Il Mezzogiorno sotto il fuoco della crisi, ma il Cipe di Lotti firma più delibere per il Nord. Il Sud ancora tradito dalla politica

Il Sud sulla carta è una in cima alle preoccupazioni di tutti i Governi. Ma i numeri sull’attività del Cipe raccontano un'altra storia sulle opere pubbliche

Il Sud, sulla carta, è una in cima alle preoccupazioni di tutti i Governi. Ma i numeri sull’attività del Comitato interministeriale per la programmazione economica (Cipe) guidato da Luca Lotti raccontano ben altra storia in materia di opere pubbliche. Con le regioni settentrionali che la fanno da padrone. Il quadro è descritto da una ricerca realizzata dalla società Cresme e messa a disposizione della Camera. Un dato spicca su tutti: le opere pubbliche già in corso nel Centro-Nord sono pari a 53,6 miliardi di euro, mentre al Sud sono 35,9 miliardi. Si dirà: forse gli altri sono in cantiere. Nient’affatto: per il Mezzogiono solo 1,9 miliardi sono destinati a lavori pronti per iniziare, mentre nel resto dell’Italia, per la stessa situazione, i soldi a disposizione sono 14,6 miliardi. Numeri che confermano una disparità di trattamento. A questo si aggiunge l’ulteriore problema a portare avanti i progetti nel meridione, dove c’è un 50% di “lavori senza contratto”, ossia ancora privo dell’assegnazione di appalti. Per questo il deputato di Civici e Innovatori, Salvatore Matarrese, ha chiesto conto al ministero delle Infrastrutture e dei Trasporti, Graziano Delrio, presentando un’interrogazione alla Camera. “Per le infrastrutture al Sud, al netto dei fondi comunitari e Fondi per lo Sviluppo e la coesione (Fsc) in arrivo, vi sono meno risorse rispetto al resto del Paese, con una minor copertura dei finanziamenti in termini di disponibilità, una ridotta quantità di lavori da iniziare in tempi brevi e un minor numero di opere esaminate dal Cipe”, denuncia il parlamentare. E ancora: le opere non prioritarie deliberate dal Comitato sono quasi 60mila per il Centro-Nord e poco più di 14mila per il Sud.

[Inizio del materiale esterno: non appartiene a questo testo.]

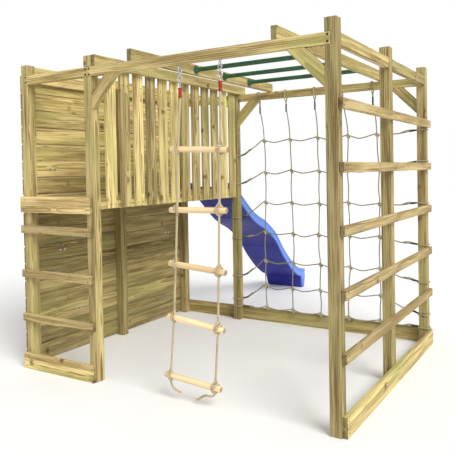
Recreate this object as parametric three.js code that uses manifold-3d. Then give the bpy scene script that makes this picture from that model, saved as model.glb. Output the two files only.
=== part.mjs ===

Sfida impari – Sulle opere prioritarie, quelle considerate strategiche (gran parte riguardano le ferrovie), le disponibilità finanziarie sono impari. Il costo per questi lavori, al dicembre 2016, è di 89,6 miliardi di euro, suddiviso in 53,6 miliardi al Centro-Nord e di 35,964 miliardi al Sud. Nel dettaglio: “Le disponibilità finanziarie per le opere del Centro-Nord ammontano complessivamente a 41,1 miliardi di euro, mentre il fabbisogno residuo (la cifra necessaria per completare i lavori, ndr) ammonta a 12,5 miliardi includendo nel calcolo eventuali fondi residui. Le risorse disponibili consentono quindi una copertura finanziaria pari al 77% del costo”, si legge nello studio.  “Le disponibilità finanziarie per le opere del Mezzogiorno, invece, ammontano a 22,9 miliardi di euro, mentre il fabbisogno residuo ammonta a 13,1 miliardi includendo nel calcolo eventuali fondi residui. Le risorse disponibili consentono una copertura finanziaria pari al 64%”.

Per il futuro – Insomma, al netto dei fondi comunitari e gli FSC in arrivo, al Mezzogiorno arrivano meno risorse rispetto al resto del Paese, con una minor copertura dei finanziamenti in termini di disponibilità. E come se non bastasse, nonostante siano di meno i lavori da iniziare in tempi brevi ci sono meno opere esaminate dal Cipe. L’attenzione si sposta ora sul Documento pluriennale di pianificazione, da adottare entro il 19 aprile 2017: il testo dovrà definire una nuova disciplina per la programmazione delle infrastrutture e delle opere prioritarie per lo sviluppo. “In questo caso si può provvedere anche a recuperare quello che è rimasto incompiuto, tenendo presente la situazione del Sud”, dice Matarrese. “Il rischio è che il Sud resti sempre più indietro, ampliando il divario storico: io vedo sempre più soldi dati al Nord. Certo, il problema del Mezzogiorno è la mancanza di volontà politica complessiva, dal Governo centrale alle amministrazioni locali. Manca un sistema: ognuno va in ordine sparso”, conclude Matarrese. E così anche i fondi europei a disposizione non producono effetti.